GIVEN REQUEST: Look through the material below. Copy every line with the string "script" in it.

DATASET EXCERPTS:
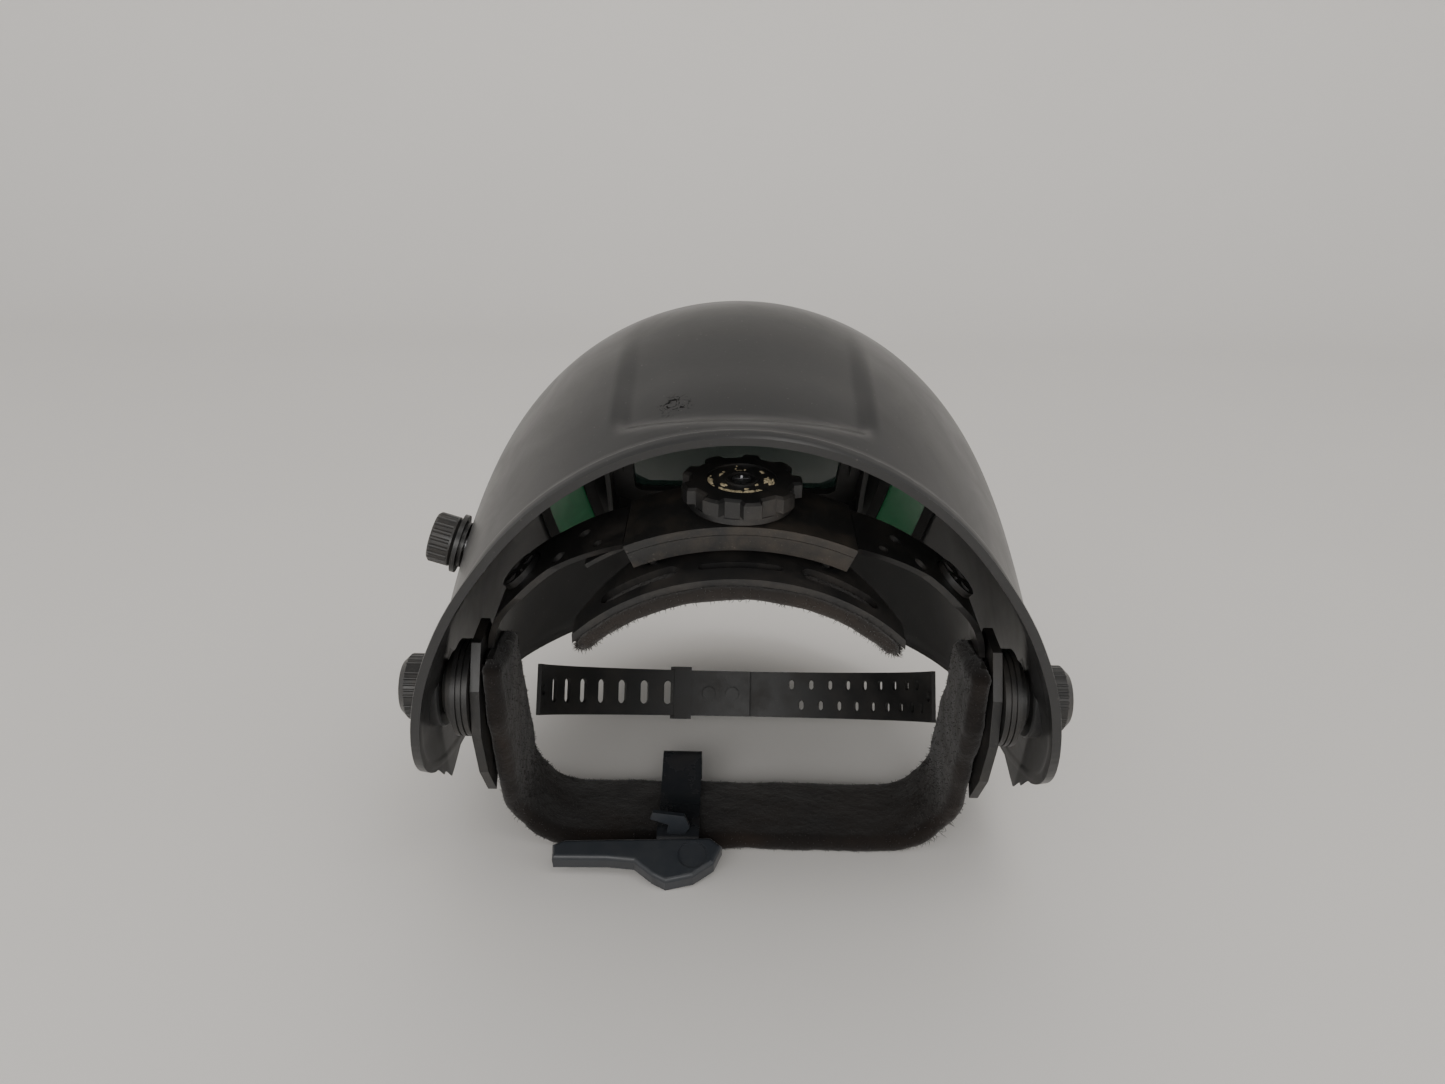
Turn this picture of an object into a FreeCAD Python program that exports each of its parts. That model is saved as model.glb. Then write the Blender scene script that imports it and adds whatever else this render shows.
* * *
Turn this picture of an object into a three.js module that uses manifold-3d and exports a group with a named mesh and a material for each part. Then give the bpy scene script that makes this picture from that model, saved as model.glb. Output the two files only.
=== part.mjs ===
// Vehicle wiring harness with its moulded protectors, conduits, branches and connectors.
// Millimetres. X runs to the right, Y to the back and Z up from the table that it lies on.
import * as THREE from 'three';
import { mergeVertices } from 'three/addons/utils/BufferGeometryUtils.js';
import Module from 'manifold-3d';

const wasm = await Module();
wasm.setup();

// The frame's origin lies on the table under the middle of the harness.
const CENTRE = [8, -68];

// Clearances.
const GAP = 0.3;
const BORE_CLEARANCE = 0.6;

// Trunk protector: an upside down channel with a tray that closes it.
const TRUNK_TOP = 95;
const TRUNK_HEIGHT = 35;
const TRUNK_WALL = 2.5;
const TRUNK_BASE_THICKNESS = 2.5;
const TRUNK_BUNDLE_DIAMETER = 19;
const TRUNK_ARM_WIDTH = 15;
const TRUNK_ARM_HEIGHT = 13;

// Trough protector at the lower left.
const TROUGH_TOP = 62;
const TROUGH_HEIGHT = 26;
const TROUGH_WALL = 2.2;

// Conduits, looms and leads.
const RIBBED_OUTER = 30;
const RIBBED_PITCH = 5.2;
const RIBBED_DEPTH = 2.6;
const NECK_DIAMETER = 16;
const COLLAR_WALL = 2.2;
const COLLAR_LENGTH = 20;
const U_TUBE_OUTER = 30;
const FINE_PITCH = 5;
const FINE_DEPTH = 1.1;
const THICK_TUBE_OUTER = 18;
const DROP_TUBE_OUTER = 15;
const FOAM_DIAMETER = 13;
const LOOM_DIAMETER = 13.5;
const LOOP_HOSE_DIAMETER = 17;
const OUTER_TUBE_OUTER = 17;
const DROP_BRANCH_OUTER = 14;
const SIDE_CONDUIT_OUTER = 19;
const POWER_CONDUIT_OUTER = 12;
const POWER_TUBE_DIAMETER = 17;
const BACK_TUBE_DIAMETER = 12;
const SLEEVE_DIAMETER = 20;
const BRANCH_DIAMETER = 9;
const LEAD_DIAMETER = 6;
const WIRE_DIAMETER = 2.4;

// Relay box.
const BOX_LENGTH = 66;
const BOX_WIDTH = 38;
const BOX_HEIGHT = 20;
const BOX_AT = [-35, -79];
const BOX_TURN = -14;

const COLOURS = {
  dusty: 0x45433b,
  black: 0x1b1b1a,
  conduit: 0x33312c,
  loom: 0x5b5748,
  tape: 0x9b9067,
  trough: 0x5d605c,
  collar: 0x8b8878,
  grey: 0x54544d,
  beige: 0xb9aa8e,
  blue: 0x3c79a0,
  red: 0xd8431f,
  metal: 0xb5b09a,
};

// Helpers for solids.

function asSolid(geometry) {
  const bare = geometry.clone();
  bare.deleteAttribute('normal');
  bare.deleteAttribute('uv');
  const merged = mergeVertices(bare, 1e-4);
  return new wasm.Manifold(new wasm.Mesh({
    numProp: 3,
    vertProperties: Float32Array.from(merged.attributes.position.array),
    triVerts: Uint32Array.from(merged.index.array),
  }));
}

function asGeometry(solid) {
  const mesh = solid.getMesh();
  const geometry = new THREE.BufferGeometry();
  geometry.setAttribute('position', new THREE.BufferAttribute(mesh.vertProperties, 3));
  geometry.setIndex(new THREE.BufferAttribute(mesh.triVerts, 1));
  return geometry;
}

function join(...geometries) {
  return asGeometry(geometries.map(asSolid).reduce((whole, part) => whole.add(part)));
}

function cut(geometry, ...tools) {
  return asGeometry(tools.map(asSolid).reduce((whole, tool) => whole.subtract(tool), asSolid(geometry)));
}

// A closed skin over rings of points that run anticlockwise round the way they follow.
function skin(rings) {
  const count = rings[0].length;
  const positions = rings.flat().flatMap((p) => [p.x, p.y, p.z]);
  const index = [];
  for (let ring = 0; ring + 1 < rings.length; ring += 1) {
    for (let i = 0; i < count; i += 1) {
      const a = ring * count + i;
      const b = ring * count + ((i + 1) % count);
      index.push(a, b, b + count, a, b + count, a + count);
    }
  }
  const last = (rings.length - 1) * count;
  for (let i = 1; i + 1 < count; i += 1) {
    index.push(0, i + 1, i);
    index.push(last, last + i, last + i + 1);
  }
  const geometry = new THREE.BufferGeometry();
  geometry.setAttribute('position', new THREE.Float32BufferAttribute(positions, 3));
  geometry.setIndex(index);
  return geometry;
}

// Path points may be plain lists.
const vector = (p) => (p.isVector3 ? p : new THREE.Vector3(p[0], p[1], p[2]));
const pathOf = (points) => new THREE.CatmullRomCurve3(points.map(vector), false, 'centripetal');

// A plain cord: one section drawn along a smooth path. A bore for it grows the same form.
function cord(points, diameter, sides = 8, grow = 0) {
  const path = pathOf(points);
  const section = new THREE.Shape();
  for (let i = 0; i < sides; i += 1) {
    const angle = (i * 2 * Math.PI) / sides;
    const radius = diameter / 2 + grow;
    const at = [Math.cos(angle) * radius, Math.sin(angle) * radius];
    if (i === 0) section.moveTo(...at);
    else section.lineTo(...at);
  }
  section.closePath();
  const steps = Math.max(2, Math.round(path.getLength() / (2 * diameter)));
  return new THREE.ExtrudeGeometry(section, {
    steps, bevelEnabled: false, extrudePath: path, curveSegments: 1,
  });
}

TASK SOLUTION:
Turn this picture of an object into a FreeCAD Python program that exports each of its parts. That model is saved as model.glb. Then write the Blender scene script that imports it and adds whatever else this render shows.
Turn this picture of an object into a three.js module that uses manifold-3d and exports a group with a named mesh and a material for each part. Then give the bpy scene script that makes this picture from that model, saved as model.glb. Output the two files only.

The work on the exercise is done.